A new slit‐radial die for simultaneously measuring steady state shear viscosity and first normal stress difference of viscoelastic liquids via capillary rheometry

A new slit‐radial die capable of simultaneously obtaining steady state shear viscosity ηγ̇ and the average first normal stress difference coefficient Ψ1γ̇ via capillary rheometry has been developed. The steady state shear viscosity ηγ̇ and average first normal stress difference coefficient Ψ1γ̇ are calculated in the slit part and radial part of the die, respectively.

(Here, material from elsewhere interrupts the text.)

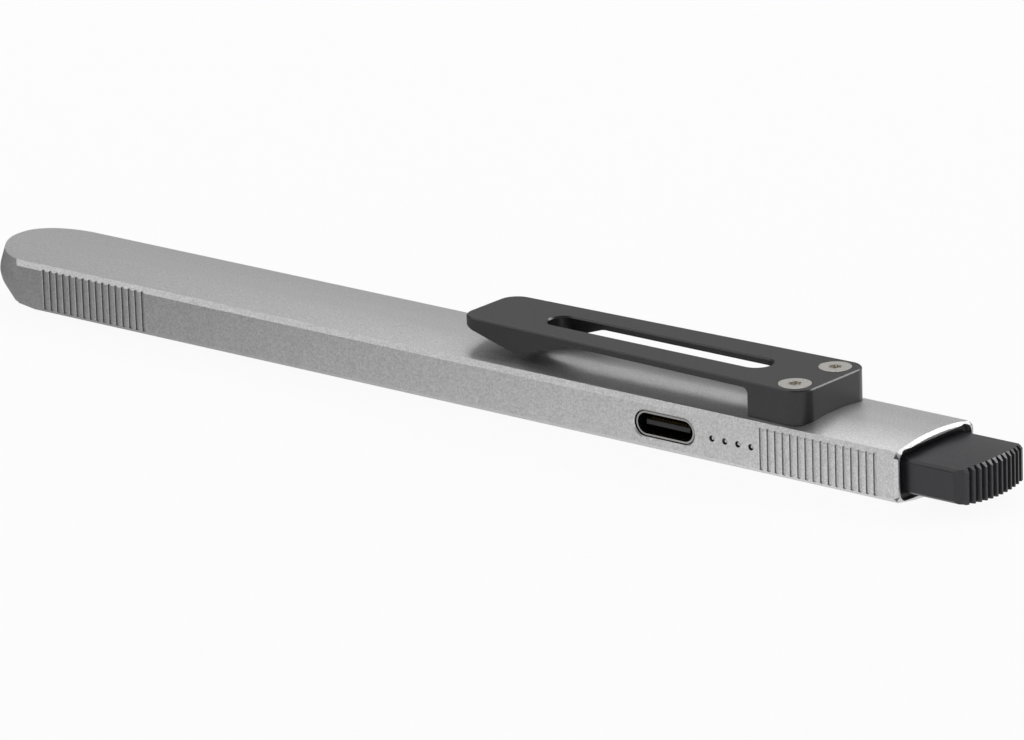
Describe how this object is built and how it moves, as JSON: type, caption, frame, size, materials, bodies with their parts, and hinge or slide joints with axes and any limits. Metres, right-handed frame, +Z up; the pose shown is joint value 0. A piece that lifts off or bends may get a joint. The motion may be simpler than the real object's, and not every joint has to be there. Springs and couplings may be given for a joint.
{
  "type": "flashlight",
  "caption": "Slim flat pocket flashlight with a crowned aluminium housing, a pocket clip, a side charging port and a push button across the tail.",
  "frame": {"origin": "under the middle of the whole object, on the flat land of the housing that it rests on", "axes": "+X from the lens at the nose to the button at the tail, +Z up through the clip, charging port on the -Y side"},
  "size_m": [0.1566, 0.0156, 0.0115],
  "materials": {
    "silver_anodised": "bead-blasted silver anodised aluminium",
    "black_anodised": "fine matte black anodised aluminium",
    "screw_steel": "satin stainless steel",
    "button_plastic": "moulded satin black plastic",
    "collar_plastic": "moulded black plastic",
    "black_rubber": "matte black silicone rubber",
    "lens_glass": "clear coated glass",
    "reflector_metal": "vacuum-metallised, smooth",
    "led_phosphor": "silicone with phosphor",
    "white_board": "aluminium-core board with white solder mask",
    "copper_block": "machined copper",
    "amber_film": "polyimide film",
    "cell_foil": "aluminium pouch foil",
    "nickel": "nickel strip",
    "black_foam": "closed-cell foam",
    "green_board": "glass-fibre board with green solder mask",
    "chip_resin": "moulded epoxy",
    "lead_insulation": "silicone wire insulation",
    "frame_plastic": "moulded nylon",
    "white_plastic": "moulded plastic",
    "ferrite": "moulded ferrite",
    "capacitor_ceramic": "ceramic with tinned ends",
    "port_steel": "deep-drawn stainless steel",
    "port_plastic": "moulded black plastic",
    "contact_gold": "gold-plated copper alloy",
    "lamp_resin": "clear epoxy",
    "clear_acrylic": "clear moulded acrylic",
    "switch_plastic": "moulded black plastic",
    "spring_steel": "drawn stainless spring wire"
  },
  "bodies": {
    "housing": {"housing": "silver_anodised", "lens_window": "lens_glass", "lens_gasket": "black_rubber", "reflector": "reflector_metal", "led_emitter": "led_phosphor", "led_board": "white_board", "heat_spreader": "copper_block", "led_flex": "amber_film", "battery_cell": "cell_foil", "battery_tabs": "nickel", "battery_foam": "black_foam", "protection_board": "green_board", "protection_chip": "chip_resin", "battery_leads": "lead_insulation", "carrier_frame": "frame_plastic", "main_board": "green_board", "flex_connector": "white_plastic", "driver_inductor": "ferrite", "controller_chip": "chip_resin", "charger_chip": "chip_resin", "capacitors": "capacitor_ceramic", "usb_shell": "port_steel", "usb_tongue": "port_plastic", "usb_contacts": "contact_gold", "port_gasket": "black_rubber", "indicator_leds": "lamp_resin", "light_guide": "clear_acrylic", "pocket_clip": "black_anodised", "clip_screws": "screw_steel", "nut_plate": "screw_steel", "switch_case": "switch_plastic", "switch_terminals": "nickel", "return_spring": "spring_steel", "button_seal": "black_rubber", "tail_collar": "collar_plastic"},
    "button": {"button": "button_plastic"},
    "switch_stem": {"switch_stem": "white_plastic"}
  },
  "joints": [
    {"name": "button_press", "type": "slide", "parent": "housing", "child": "button", "axis": [-1, 0, 0], "range_m": [0, 0.0015], "stiffness_N_per_m": 800, "springref_m": -0.0025, "deforming": ["return_spring"]},
    {"name": "switch_stem_slide", "type": "slide", "parent": "housing", "child": "switch_stem", "axis": [-1, 0, 0], "range_m": [0, 0.0015]}
  ],
  "couplings": [
    {"joint": "switch_stem_slide", "follows": "button_press", "ratio": 1}
  ]
}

The steady state shear viscosity ηγ̇ from the slit part of the slit‐radial die is compared to shear viscosities ηγ̇ obtained from a capillary die and also the magnitude of the complex viscosity η*ω obtained from oscillatory shear experiment. The average value of first normal stress difference coefficient Ψ1γ̇ which is calculated in the radial part of the slit‐radial die is compared to first normal stress difference coefficient Ψ1γ̇ obtained from transient shear experiment in a cone‐plate geometry and the molecular stress function model predictions. The effect of variation of power law fitting parameters (consistency index, k and power law index, n) on average value of the first normal stress difference coefficient Ψ1γ̇ obtained from the radial part of the slit‐radial die is discussed. As this die has the shape of the city map of Karlsruhe it is named as Karlsruhe die.